Kate finds a group of the missing in a homeless squat. In talking to them she learns that they all left their homes because their loved ones had turned into “hollow people.” Kate then turns her belief about the missing around. Now, she thinks, the missing are people like herself because they had their families turn into hollow un-people. Some of the missing want to go back home and kill the hollow imposters. Kate is disturbed by this because she wants to believe that the hollows can somehow be cured.
She decides to call a friend who has been away for a while. The voice on the answering machine makes it seem like her friend Emily is hollow.
But here Kate deduces something that shocks her even more. Emily has been abroad, and the recording sounds just like the one she has heard many times over. Kate realizes that a recording could not have the quality of hollowness — only a person could. And this is a recording from an earlier time when Emily was clearly herself and not a counterfeit.
Therefore, the judgment of Emily being hollow was Kate’s own fault, not caused by a change in Emily. Kate realizes the only explanation: the missing people are the ones impaired, just like she is. She turns herself in for treatment and helps to discover that the disease she has was obtained from bats.
This is truly a horror story, and Egan gets the suspenseful, jittery, edgy mood right enough to give us chills. Yet the story has a happy ending. And still, it seems contrived, because someone with severe brain damage is more likely to devise explanations to support their delusions instead of giving them up.
The Parallels with Life Today
While Egan’s story was published in 2018 it has some eerie resonance with today. There’s been a horrible disease with a connection to bats (yes, I know: bats and also gain-of-function research). We know that there are microbes that cause behavioral compulsions. And the plot seems like an allegory of what has recently happened to our once-civil society.
Over a relatively short amount of time, a decade or two, many Americans became strangers to each other. Each could not even begin to understand how persons on the other political side could possibly believe what they profess. It's like the others lost the qualities of a thinking human being.

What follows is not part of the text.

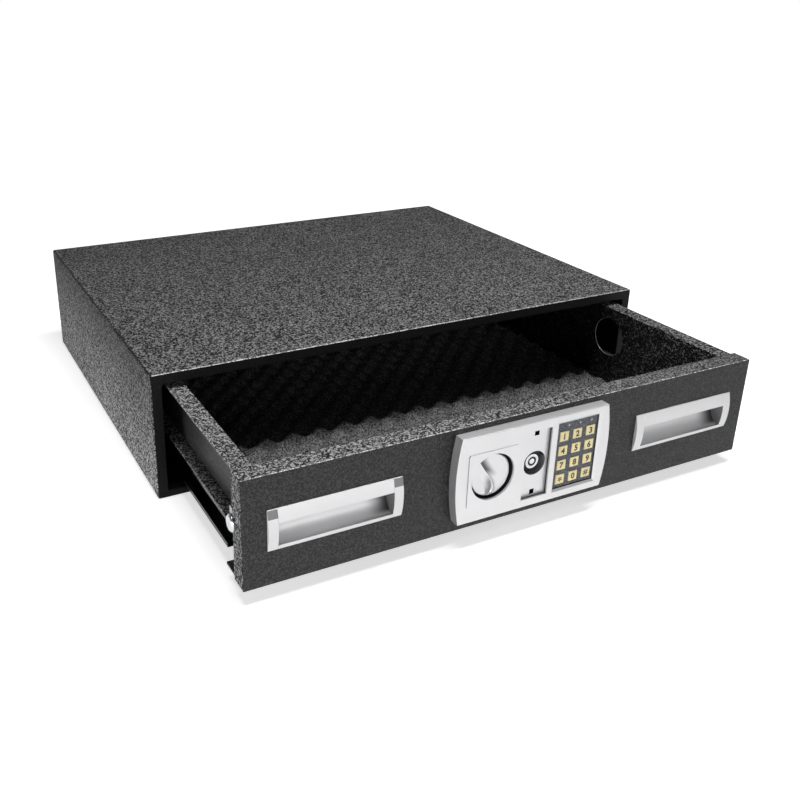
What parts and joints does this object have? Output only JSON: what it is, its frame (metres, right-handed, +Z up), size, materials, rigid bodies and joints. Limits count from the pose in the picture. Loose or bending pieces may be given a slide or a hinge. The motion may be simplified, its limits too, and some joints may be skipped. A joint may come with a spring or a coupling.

Like with Kate’s disease that causes Capgras syndrome, this alienation can happen within families and intimate relationships.
Like with Kate’s disease, our political disease stirs up violence and the threat of more violence.
At this point, a helpful essay is expected to say the obvious, that we have to nourish relationships and listen more. Okay, fine, many have said that. Many others have, in effect, said the opposite.
Our Current Dysfunction
Our dysfunction, unlike Capgras, is not caused by brain damage. Might it be causing brain damage or some other irreversible change? We know that tribalism, mass movements, and conspiracy beliefs are nothing new. They are, however, being nourished by media on an unprecedented scale. So, we don’t know about long-term effects.
Could we try to reverse polarization by using media to solve the very problem that they caused? Many people are thinking hard about solutions. Consider that the media’s manipulations depend on personal data. One proposal is that personal data are a digital commons and therefore should entail some kind of collective governance. But you can expect that any such proposal would be blocked by the anti-collective faction of the polarization.
Our political process seems impermeable to intellectual novelty. Ideas don’t get votes, but slogans, slanders, and conspiratorial fables do. We prefer clickbait to actual discussions of tradeoffs in costs and benefits of private or government actions. Somehow we need media to push ideas over polarity and get more voters and politicians thinking about new ways to operate.
Postscript: When I wrote the above in 2021 our dilemma had already passed a tipping point on January 6. Now there is still no mutual understanding, and the faction that is willing to shred our social fabric seems likely to prevail in 2024. If it does, the change to fascism will not be reversible without horrendous costs.